However, for purposes of dealing with LWP,
you can just pretend it's a style of interface.
#38
Where to Learn More About Perl OOP
- perlobj, perlboot, perltoot, etc.
- HTML::Tree::AboutObjects
- Programming Perl
- Object-Oriented Perl
- experience!
#39
Perl OOP Not-Oddities
Relative to other languages...
- Perl tends not to have ornate class hierarchies; i.e., there is
much less inheritance than you find in Java class-groups.
- Perl class-models have fewer Russian-doll objects than you find
in Java.
E.g., Document Object Model vs HTML::Element.
#41
LWP OOP Oddities (b)
- An attribute-value is typically a simple scalar.
But it can be another object!
To use a non-
LWP example:
$sax_track = MIDI::Track->new;
... then put sassy sax music into $sax_track ...
$harp_track = MIDI::Track->new;
... then put soothing harp music into $harp_track ...
$opus = MIDI::Opus->new;
$opus->tracks( $sax_track, $harp_track );
# The opus's "tracks" attribute is now a list
# of two track-objects!
#42
LWP Class Model
$resp = $browser->get( $url )- Basic classes:
- LWP::UserAgent
HTTP::Response
- Other important classes:
- HTTP::Request
URI
#43
LWP::UserAgent
$resp = $BROWSER->get( $url )
An LWP::UserAgent object is a browser, which you use for
retrieving documents across the Web.
Notable attributes: agent name, cookie jar, key ring.
Made by:
LWP::UserAgent->new
#44
HTTP::Response
use
LWP 5.5394;
# new features! $RESP = $browser->get( $url );
$RESP = $browser->head( $url );
$RESP = $browser->post( $request,
['k1'=>'v1',...] );
...each performs an HTTP request, and returns a new
HTTP::Response object.
An HTTP::Response object contains the document that was
returned.
Notable attributes: content (a big scalar);
last_modified (is seconds since epoch);
content_type (like "text/html");
code (the status, like 200, 401, 404, 500), and
is_success (based on the code).
If the server wasn't reachable at all, then the response is a
dummy object just to hold the error code, probably 500.
(Examples follow!)
#45
Simple ->get
Redoing our
LWP::Simple example program:
use strict;
use LWP 5.5394; # Loads necessary LWP classes
my $br = LWP::UserAgent->new;
my $resp = $br->get('http://www.guardian.co.uk/');
die "Hm, couldn't get Guardian: ", $resp->status
unless $resp->is_success;
die "It's not html, it's ", $resp->content_type
unless $resp->content_type eq 'text/html';
die "Odd!
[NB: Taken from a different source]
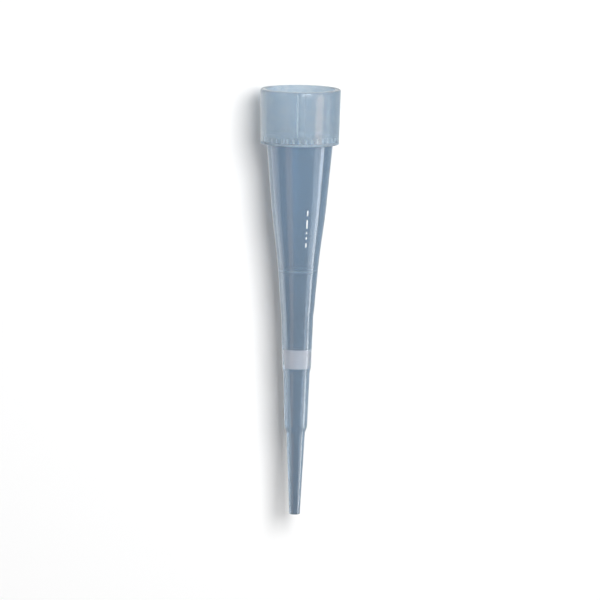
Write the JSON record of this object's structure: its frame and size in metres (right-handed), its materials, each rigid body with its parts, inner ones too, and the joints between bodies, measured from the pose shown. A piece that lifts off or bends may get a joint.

It's stale!"
if $^T - 24*60*60 > ($resp->last_modified || $^T);
my $content = $resp->content;
die "What? Content is short!"
unless length($content) > 15_000;
foreach my $keyword (qw( GM Intel Ital Canad Mexic)) {
print "$keyword!\n" if $content =~ m/\b\Q$keyword/;
}
print "\n[End at ", scalar( localtime ), "]\n";
#46
Simple ->head
What we did with this:
use LWP::Simple;
foreach my $url (@url_to_check) {
print "$url is no good\n"
unless scalar head($url);
}
We can do with this:
my @urls = ( ...some absolute URLs... );
use LWP 5.5394;
my $browser = LWP::UserAgent->new;
$browser->cookie_jar( {} ); # for fun, enable cookies.
foreach my $url (@url_to_check) {
my $response = $browser->head($url);
print "$url is no good: ", $response->message, "\n"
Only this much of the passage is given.